Yıllardır böyle olmadı mı? Hep aynı kaderi yaşamıyor muyuz?
“Efendim; hükümet yardım gemilerinin Gazze’ye yola çıkmasına izin vermemeliydi. İstese engelleyebilirdi. Adamlar zaten gelmeyin dedi.”
İşin bu “salata” kısmını bir çırpıda geçiyorum. Zira bu olay, sebepten çok bir sonuçtur.
Hükümetin burada ihmali de olabilir. Ancak bu olay cereyan etmeseydi bile, bahane edilecek başka hadiseler de bulunurdu.
Nasıl olsa günün birinde kurdun kuzuya uyguladığı “Suyu bulandırdın” formülüyle karşılaşacaktık.
Dolayısıyla bu işin gerçek adı “stratejik müttefik” değildir. Buna başka bir isim bulmak gerekir.
Diplomaside, ülkeler arasında ebedi dostluk veya düşmanlık yerine, ülke çıkarlarının önemli olduğunu artık biliyoruz.
Bu noktada soru şudur: Uluslararası hukuku tanımayan İsrail, Türkiye’nin çıkarlarına zarar veriyor mu, vermiyor mu?
“Canım bize ne elin Gazzelisinden? Onlar Kuzey Irak’taki teröristlere yardım getirse hoşumuza gider mi?”
Gitmez… Ama zaten yıllardır PKK’ya bu yardımlar yapılmıyor muydu? Hem de ne yardımlar…
Şimdi onlar da yardım gemisi hazırlıyorlar. Sanki ikisi aynı şeymiş gibi… Bununla da dünya kamuoyunu ikna edeceklerini düşünüyorlar.
Bir tarafta sürekli toprak işgal ederek büyümeye çalışan İsrail, diğer tarafta Misak-ı Milli sınırlarını korumaya çalışan bir Türkiye… Bu iki hadiseye aynı boyuttan bakılabilir mi?
Bu arada içerde bir kısım çevreler zannediyor ki; Ortadoğu’da, Balkanlarda ve Kafkaslarda yaşananlar bizi enterese etmemeli… Hatta dünyada olup bitenlerin bizimle hiçbir ilgisi olmamalı…
Oysa dünyada ve özellikle bölgemizde büyük bir satranç oyunu sergilenmektedir. Türkiye, hangi hamlelerden sonra çıkarlarına zarar gelip gelmeyeceğini öngörmek zorundadır.
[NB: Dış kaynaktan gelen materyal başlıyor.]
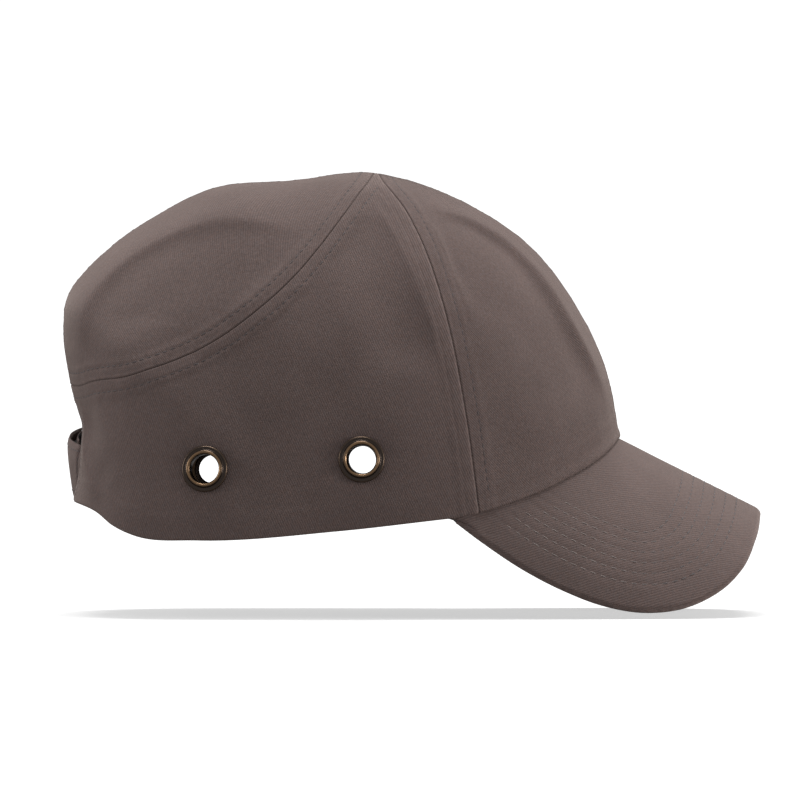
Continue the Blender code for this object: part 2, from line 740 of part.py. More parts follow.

Elbette bu konularda büyük büyük laflar etmek o kadar kolay değildir. Onun yerine gücümüzün farkında olarak hamle yapmak daha akılcı olacaktır. Zira uluslararası ilişkilerde duygusal hamlelere yer yoktur.
Dikkatli olmaktan başka çaremiz kalmamıştır. İran’daki rejimi yıkmak için muhalefet kanadına 100 milyon dolar destek verenlerin, Türkiye’de de neler yapabileceğini görmek zorundayız. Tıpkı geçmişte olduğu gibi…
12 Eylül’ler, 28 Şubat’lar nasıl yapıldı zannediyorsunuz?
Sizce hır-gürü bırakıp, birbirimize sarılmaktan başka yolumuz var mıdır? HOŞÇAKALIN ...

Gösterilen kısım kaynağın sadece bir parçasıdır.